What is being asked: Give back exactly the lines that run from the beginning of the entries to the line containing "view_colour: Its plain", both included, and nothing else.

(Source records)
===

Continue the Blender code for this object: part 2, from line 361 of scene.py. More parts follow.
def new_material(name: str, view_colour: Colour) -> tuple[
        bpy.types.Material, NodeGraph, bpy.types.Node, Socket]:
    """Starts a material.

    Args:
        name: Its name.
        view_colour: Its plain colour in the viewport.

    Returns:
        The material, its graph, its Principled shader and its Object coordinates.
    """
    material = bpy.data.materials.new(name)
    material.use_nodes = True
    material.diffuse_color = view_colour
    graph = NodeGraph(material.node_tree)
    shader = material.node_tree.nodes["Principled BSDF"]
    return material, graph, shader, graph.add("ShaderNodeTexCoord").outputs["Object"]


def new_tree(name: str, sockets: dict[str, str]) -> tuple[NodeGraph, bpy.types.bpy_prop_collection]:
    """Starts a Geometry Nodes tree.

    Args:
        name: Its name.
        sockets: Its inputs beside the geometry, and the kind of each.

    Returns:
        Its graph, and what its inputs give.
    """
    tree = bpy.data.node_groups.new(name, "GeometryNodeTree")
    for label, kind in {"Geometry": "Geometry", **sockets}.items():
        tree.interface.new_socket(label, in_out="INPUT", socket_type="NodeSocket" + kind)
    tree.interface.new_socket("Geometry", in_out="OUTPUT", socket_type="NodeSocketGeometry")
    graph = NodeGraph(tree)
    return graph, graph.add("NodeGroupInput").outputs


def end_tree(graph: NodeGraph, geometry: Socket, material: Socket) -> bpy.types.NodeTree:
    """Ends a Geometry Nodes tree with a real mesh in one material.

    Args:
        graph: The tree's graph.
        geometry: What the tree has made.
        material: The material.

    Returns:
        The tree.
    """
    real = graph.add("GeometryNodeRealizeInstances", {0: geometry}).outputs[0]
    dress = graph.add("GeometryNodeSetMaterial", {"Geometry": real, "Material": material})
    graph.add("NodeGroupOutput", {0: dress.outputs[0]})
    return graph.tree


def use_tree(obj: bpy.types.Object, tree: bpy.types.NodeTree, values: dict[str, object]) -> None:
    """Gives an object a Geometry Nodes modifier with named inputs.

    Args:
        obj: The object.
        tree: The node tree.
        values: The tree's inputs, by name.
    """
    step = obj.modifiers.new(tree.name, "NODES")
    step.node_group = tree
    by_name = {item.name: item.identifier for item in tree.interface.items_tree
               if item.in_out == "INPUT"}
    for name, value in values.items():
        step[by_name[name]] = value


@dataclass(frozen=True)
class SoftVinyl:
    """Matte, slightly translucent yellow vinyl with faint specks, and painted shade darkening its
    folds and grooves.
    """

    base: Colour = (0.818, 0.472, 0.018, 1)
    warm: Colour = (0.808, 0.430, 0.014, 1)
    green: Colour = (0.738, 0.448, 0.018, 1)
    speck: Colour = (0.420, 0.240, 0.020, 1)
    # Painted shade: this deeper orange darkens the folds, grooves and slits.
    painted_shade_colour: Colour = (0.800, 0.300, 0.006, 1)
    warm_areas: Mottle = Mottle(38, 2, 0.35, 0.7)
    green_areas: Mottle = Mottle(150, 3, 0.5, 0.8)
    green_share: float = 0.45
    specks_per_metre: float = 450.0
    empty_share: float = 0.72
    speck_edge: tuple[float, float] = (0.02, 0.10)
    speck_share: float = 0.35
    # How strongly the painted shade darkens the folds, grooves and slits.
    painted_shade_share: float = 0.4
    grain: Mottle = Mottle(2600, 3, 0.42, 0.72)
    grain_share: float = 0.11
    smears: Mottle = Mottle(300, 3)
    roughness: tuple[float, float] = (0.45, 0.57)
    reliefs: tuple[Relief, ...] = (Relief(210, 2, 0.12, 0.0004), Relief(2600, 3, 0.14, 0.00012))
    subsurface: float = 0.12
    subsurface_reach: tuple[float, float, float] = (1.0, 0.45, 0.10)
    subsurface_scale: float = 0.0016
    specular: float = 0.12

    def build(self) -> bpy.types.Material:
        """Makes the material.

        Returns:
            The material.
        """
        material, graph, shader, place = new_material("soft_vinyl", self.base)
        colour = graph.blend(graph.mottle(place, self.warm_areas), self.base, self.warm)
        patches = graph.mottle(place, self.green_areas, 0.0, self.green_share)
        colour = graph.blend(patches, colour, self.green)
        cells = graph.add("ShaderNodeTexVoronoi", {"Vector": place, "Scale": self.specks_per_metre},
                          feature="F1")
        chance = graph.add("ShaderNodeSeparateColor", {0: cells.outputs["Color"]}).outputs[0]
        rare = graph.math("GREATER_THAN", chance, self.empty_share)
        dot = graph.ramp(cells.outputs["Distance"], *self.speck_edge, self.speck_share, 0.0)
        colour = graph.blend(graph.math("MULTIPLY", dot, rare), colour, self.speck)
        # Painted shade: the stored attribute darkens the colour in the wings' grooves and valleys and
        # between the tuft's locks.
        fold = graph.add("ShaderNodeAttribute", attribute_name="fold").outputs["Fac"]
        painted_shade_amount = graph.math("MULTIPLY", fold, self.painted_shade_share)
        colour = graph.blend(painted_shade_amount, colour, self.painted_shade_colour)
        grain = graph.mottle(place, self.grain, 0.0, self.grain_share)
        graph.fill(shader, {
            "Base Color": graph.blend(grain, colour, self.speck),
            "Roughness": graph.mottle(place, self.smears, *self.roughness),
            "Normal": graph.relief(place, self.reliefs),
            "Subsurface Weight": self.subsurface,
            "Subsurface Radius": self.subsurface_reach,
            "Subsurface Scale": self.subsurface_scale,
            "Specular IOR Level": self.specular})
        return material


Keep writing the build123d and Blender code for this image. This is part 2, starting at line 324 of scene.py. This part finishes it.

===

Complete response:
Continue the Blender code for this object: part 2, from line 361 of scene.py. More parts follow.
def new_material(name: str, view_colour: Colour) -> tuple[
        bpy.types.Material, NodeGraph, bpy.types.Node, Socket]:
    """Starts a material.

    Args:
        name: Its name.
        view_colour: Its plain colour in the viewport.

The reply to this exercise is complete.